The FAA does not address interest. Whether interest is permitted and at what rate will depend on the agreement of the parties, the applicable institutional rules and the substantive law governing the contract. AAA Arbitration Rule R-47(d)(i), for example, permits the inclusion of interest in the award “from such date as the arbitrator(s) may deem appropriate” (see Bergheim v Sirona Dental Sys, Inc, 2017 WL 354182, at *4 (SDNY 24 January 2017) (“There is a presumption in favor of awarding pre-judgment interest running from the time of the award through the court’s judgment confirming the award, at a rate prescribed by the state statutory law governing the contract”)).
Federal law controls post-judgment interest in federal cases, including cases based on diversity of citizenship.

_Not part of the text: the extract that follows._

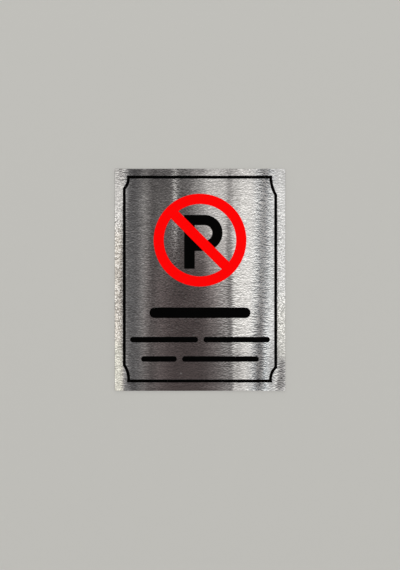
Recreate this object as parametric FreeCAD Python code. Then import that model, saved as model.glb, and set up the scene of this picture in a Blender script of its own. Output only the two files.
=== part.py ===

Under federal law, once a court judgment confirming the award is entered, the award is merged into the judgment and the interest rate is governed by the federal post-judgment interest rate statute (28 USC § 1961) (see Bayer Cropscience AG v Dow Agrosciences LLC, 680 Fed App’x 985, 1000 (Fed Cir 2017): “Numerous circuits have concluded that once a federal court confirms an arbitral award, the award merges into the judgment and the federal rate for post-judgment interest presumptively applies”). The parties may contract around the statute if they clearly and expressly agree on a different post-judgment interest rate and that rate is consistent with state usury laws. Alternatively, they can agree to submit the question of post-judgment interest to arbitration.